Le débat lancé entre les conteurs sur ce il était une fois m'interroge. Par rapport au conte certes, mais aussi par rapport à mes recherches sur les spectacles de la voix et du texte, et par rapport au théâtre en général.

Quand les comédiens, diseurs ou lecteurs des spectacles de poésie que je fréquente, retardent le moment de l'arrivée des mots, je me sens en impatience. Suis-je plus attentive ? Je suis surtout dans un rituel de préliminaires. J'ai l'impression de participer à ce retardement. Le comédien montre souvent qu'il reconnaît la présence du public, mais qu'il l'ignore par jeu. Le contre-jeu du public consiste alors à essayer de se faire reconnaître, de façon plus ou moins extériorisée. « Attendez, je m'installe. » « Dépêche-toi, nous nous sommes prêts à t'écouter. » La désinvolture affichée sur scène génère une montée en tension avide que les premiers mots apaiseront. Souvent le rituel se reproduit dans la suite de la lecture. Il appartient aux marques dans ce type de spectacles de la co-présence physique du comédien et du spectateur. Temps de repos, de trêve, temps de reprise en main par le comédien. « eh arrête de faire autre chose, tu es là pour t'occuper de nous ! » « Alors écoutez »

Et au théâtre ? Il y a eu pendant longtemps une mode qui consistait à faire entrer le public dans une salle où les acteurs étaient déjà installés, en position figée, ou en action (visiblement ou non). On était un peu plus en avant de l'absence de rideau de scène. Et c'est à cela que me renvoie aussi la question. Y a-t-il création d'une attente ou au contraire création d'un désintérêt ? J'arrive souvent très en avance. Je suis myope, il me faut être près. J'avoue que parfois après une tentative pour essayer de comprendre ce que font ces gens qui s'agitent sur scène, je me mets à discuter avec mes voisins ou à lire. Je n'ai, je crois jamais eu la sensation de jouer au jeu de l'ignorance. Peut-être parce que les êtres en action ne sont pas des comédiens mais des personnages en action, ce qui est totalement différent du cas précédent, ou du cas du conteur. C'est moi qui suis cachée aux personnages par le rideau de scène et qui apparaîtrai dans la pièce par mon négatif quand la lumière s'éteindra et que la pièce commencera. Et je n'ai parfois plus envie que la pièce commence.
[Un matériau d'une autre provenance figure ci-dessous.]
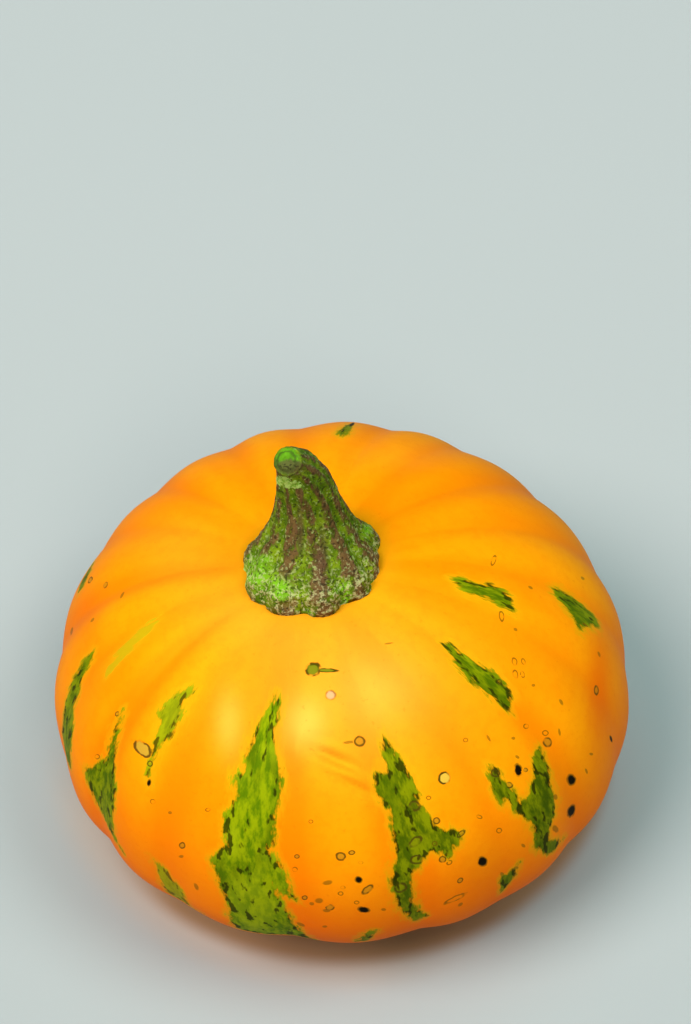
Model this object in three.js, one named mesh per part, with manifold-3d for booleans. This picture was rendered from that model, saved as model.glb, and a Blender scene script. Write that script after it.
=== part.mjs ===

Souvenir d'une représentation d'un spectacle circulaire de Robert Lepage, dans un cirque. Tout une première partie se joue avant le vrai début de la pièce : présentation de machines extraordinaires et de tours de magie autour de la figure du magicien Robert Houdin. Cette partie a été conçue par un magicien et ombromane. L'installation du public dans un cirque est très compliquée, les gens se font inévitablement face, détourner leurs regards est une nécessité. La scène tourne, chacun la voit évoluer. Elle est une sorte de prologue de l'autre, qu'elle évoque, mais ne supplée pas.

Souvenir aussi d'une représentation en bi-frontal, avec des personnages au centre, qui sont dans l'attente, attente jouée. On ne peut empêcher des regards qui se perdent, des fuites du jeu. Le public se dépêche de s'asseoir sur les gradins. Soulagement général, quand les premiers mots dans le noir qui s'installe dissipent le malaise.

Je ne sais pas quand on doit dire Il était une fois.